The referee found the following undisputed facts: Two tracts of land in the town of Waterford stand in the name of the plaintiff's decedent. They abut on the Boston Post Road, a state highway, and are directly opposite each other. The northerly tract contains 3.65 acres; the southerly, 33.4 acres. The former fronts on the highway for 1220 feet; the latter, for 1320. The land in each is at grade with the highway at certain points. At others, it varies from nine feet below to twenty feet above. Because of its elevation above sea level, the property commands a splendid view in all directions and it has good natural drainage. It is located in an accessible section less than two miles west of the New London boundary line. The most adaptable use for the smaller tract and for that part of the larger which borders on the highway is commercial. The Post Road is heavily traveled in this vicinity and locations on it are being acquired for business purposes. The remainder of the acreage in the southerly tract is available for residential development.

On May 5, 1949, the defendant took the access to and from the tracts for the entire distance along which they front on the Post Road. Access is now limited to the use of Tyke Lane, a country way bounding both tracts on the east. In addition thereto, the northerly tract may be reached from the west by an oiled country road leading off the Post Road. As indicated above, the foregoing facts are not in dispute. What the defendant challenges is the referee's further finding that the fair market value of the northerly tract was $13,760 before and $6880 after the taking, and that that of the southerly tract was $14,720 before and $7360 after. While the defendant's assignments of error are phrased in various ways, they all present the claim that there was no evidence submitted to the referee which could support the values found.

The case at bar presents another of countless instances where an unsuccessful litigant, still unconvinced, renews in this court his previous, fruitless effort to discredit the evidence submitted by his opponent. Nothing in our law is more elementary than that the trier is the final judge of the credibility of witnesses and of the weight to be accorded their testimony. Appeal of Cohen, 117 Conn. 75, 81, 166 A. 747; Fox v. South Norwalk, 85 Conn. 237, 242, 82 A. 642. It was the prerogative of the referee to accept the testimony of the plaintiff's experts rather than that offered by the defendant's. The exercise of this right would be reviewable if it were apparent that the referee had misapplied or over-looked, or had given a wrong or improper effect to, some test or consideration which it was his duty to regard. Parker v. Avery, Kirby 353. There is nothing in the record to warrant the application of this principle.

The defendant maintains that no single expert evaluated the damages as high as the referee. If we assume this to be so, it does not follow that the amount fixed by him was without evidential support.
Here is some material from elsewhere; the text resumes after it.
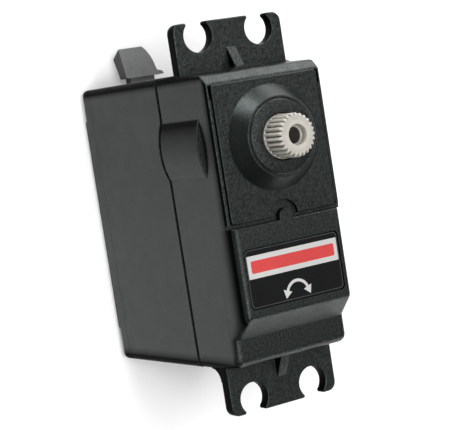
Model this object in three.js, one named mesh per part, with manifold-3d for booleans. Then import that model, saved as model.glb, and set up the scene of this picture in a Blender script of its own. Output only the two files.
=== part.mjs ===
// A standard-size analogue servo: a geared DC motor whose output shaft is held at a set angle.
// Frame: millimetres, +Z along the output shaft, +X along the case away from the output end,
// origin at the middle of the rest panel under the bottom cover.
import * as THREE from "three";
import { mergeVertices } from "three/addons/utils/BufferGeometryUtils.js";
import Module from "manifold-3d";

const wasm = await Module();
wasm.setup();

// Every corner of a piece lies on a grid of this many steps to the millimetre.
const GRID = 1e4;

// Case
const CASE_HALF_X = 20.4;
const CASE_HALF_Y = 9.4;
const CASE_CORNER = 0.9;
const WALL = 1.2;
const INNER_HALF_X = CASE_HALF_X - WALL;
const INNER_HALF_Y = CASE_HALF_Y - WALL;
const PANEL_HALF_X = 16;
const PANEL_HALF_Y = 9;
const COVER_BOTTOM = 1.2;
const COVER_TOP = 3.2;
const SEAM = 23.2;
const SEAM_GAP = 0.1;
const DECK_BOTTOM = 21.6;
const DECK_TOP = SEAM - SEAM_GAP / 2;
const FRONT_HALF_X = 19.9;
const FACE = 35.9;
const ROOF = 34.3;

// Ears and their screw slots
const EAR_BOTTOM = 27.2;
const EAR_TOP = 28.95;
const EAR_HALF_X = 27.2;
const EAR_HALF_Y = 8.9;
const SLOT_PITCH_X = 50.5;
const SLOT_PITCH_Y = 10;
const SLOT_RADIUS = 2.23;
const SLOT_MOUTH = 3.2;

// Relief on the front face
const PLATE_END = 0.45;
const FRAME_START = 1.05;
const FRAME_END = 13.3;
const FRAME_HALF_Y = 8.45;
const FRAME_TOP = 36.3;
const GROOVE_FLOOR = 35.5;
const LAND = 33;
const LABEL_START = 3.95;
const LABEL_END = 12.2;
const LABEL_HALF_Y = 7.9;
const LABEL_FLOOR = 35.95;

// Shafts
const OUTPUT_X = -10.2;
const GEAR_DISTANCE = 10.8;
const PIN_X = OUTPUT_X + GEAR_DISTANCE;
const BULGE_RADIUS = 10.25;
const BULGE_TOP = 32.7;
const GEAR_ROOM = 9.15;
const PIN_RADIUS = 0.8;
const RUNNING = 0.05;

// Boss and output spline
const BOSS_BASE = 7.2;
const BOSS_TOP_RADIUS = 5.4;
const BOSS_TOP = 38.2;
const SHAFT_RADIUS = 3;
const SPLINE_TEETH = 25;
const SPLINE_TOP = 41.7;

// Gear train. Shift is the part of a pitch that the first tooth stands off +X: every pinion has a tooth,
// and every wheel a gap, on the line through the three shafts.
const PINION = { teeth: 12, module: 0.3, shift: 0, z: [24.0, 26.4] };
const FIRST_WHEEL = { teeth: 50, module: 0.3, shift: 0.5, z: [24.2, 25.4] };
const FIRST_PINION = { teeth: 12, module: 0.4, shift: 0, z: [25.4, 27.2] };
const SECOND_WHEEL = { teeth: 42, module: 0.4, shift: 0.5, z: [25.8, 27.0] };
const SECOND_PINION = { teeth: 16, module: 0.4, shift: 0, z: [27.0, 28.9] };
const THIRD_WHEEL = { teeth: 38, module: 0.4, shift: 0.5, z: [27.5, 28.7] };
const THIRD_PINION = { teeth: 12, module: 0.4, shift: 0, z: [28.7, 31.8] };
const OUTPUT_WHEEL = { teeth: 42, module: 0.4, shift: 0.5, z: [29.3, 31.8] };
const PRESSURE_ANGLE = THREE.MathUtils.degToRad(25);
const ADDENDUM = 0.9;
const DEDENDUM = 1.2;
const TOOTH_THINNING = 0.05;
const MOTOR_DISTANCE = ((PINION.teeth + FIRST_WHEEL.teeth) * PINION.module) / 2;
const MOTOR_X = PIN_X + MOTOR_DISTANCE;
const STEM_RADIUS = 2;

// Case screws
const SCREW_X = 17.9;
const SCREW_Y = 7;
const SCREW_RADIUS = 0.85;
const SCREW_CLEARANCE = 0.1;
const SCREW_HEAD = 1.5;
const SCREW_HEAD_Z = [1.4, 2.4];
const SCREW_TOP = 27;
const POST_RADIUS = 1.7;
const UPPER_POST_RADIUS = 1.5;

// Motor
const CAN_RADIUS = 7.8;
const CAN_FLAT = 7.2;
const CAN_WALL = 0.7;
const CAN_Z = [8.4, 21.5];
const PILOT_RADIUS = 3;
const PILOT_TOP = 22.6;
const CAP_BOTTOM = 7;
const ROTOR_SHAFT = 1;
const ROTOR_RADIUS = 5.3;
const ROTOR_Z = [11.6, 18.8];
const MOTOR_SCREW_Y = 4.6;

// Electronics and strain relief
const BOARD_Z = [4.25, 5.25];
const POT_RADIUS = 6;
const POT_Z = [15.3, 21.55];
const BOOT_Y = [-3.5, 2];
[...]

Two of the plaintiff's witnesses, Dorsey and McGinley, had been engaged in the real estate business in the neighborhood in question, one for thirty and the other for forty-four years. Each determined the value of the property on a front foot basis. Dorsey testified that the footage of the northerly and southerly tracts had been worth $8 and $12, respectively, and that the taking had reduced the value by 50 per cent. McGinley, on the other hand, set comparable figures of $12 and $15, respectively, but he was of the opinion that the loss of access reduced the value by one-third.

A trier's acceptance and use of the testimony of a witness on some points does not preclude its rejection on others. Caplan v. Arndt, 123 Conn. 585, 586, 196 A. 631; Leitzes v. F. L. Caulkins Auto Co., 123 Conn. 459, 461, 196 A. 145; Roberti v. Barbieri, 105 Conn. 539, 542, 136 A. 85. The referee was privileged, if it seemed reasonable, to accept the higher value on the footage, as set by McGinley, and the greater percentage reduction in value from loss of access, as set by Dorsey. The referee adopted this course in arriving at his estimate of damage to the northerly tract. As to the southerly, the testimony of Dorsey taken alone support's the conclusion of the referee. The evidence on which he thus had a right to rely was ample to support his finding of damages.

The further claim of the defendant that the evidence of the experts was based solely on values as of the time of the hearing rather than as of the date of the taking is not borne out by the transcript. The claim is without merit.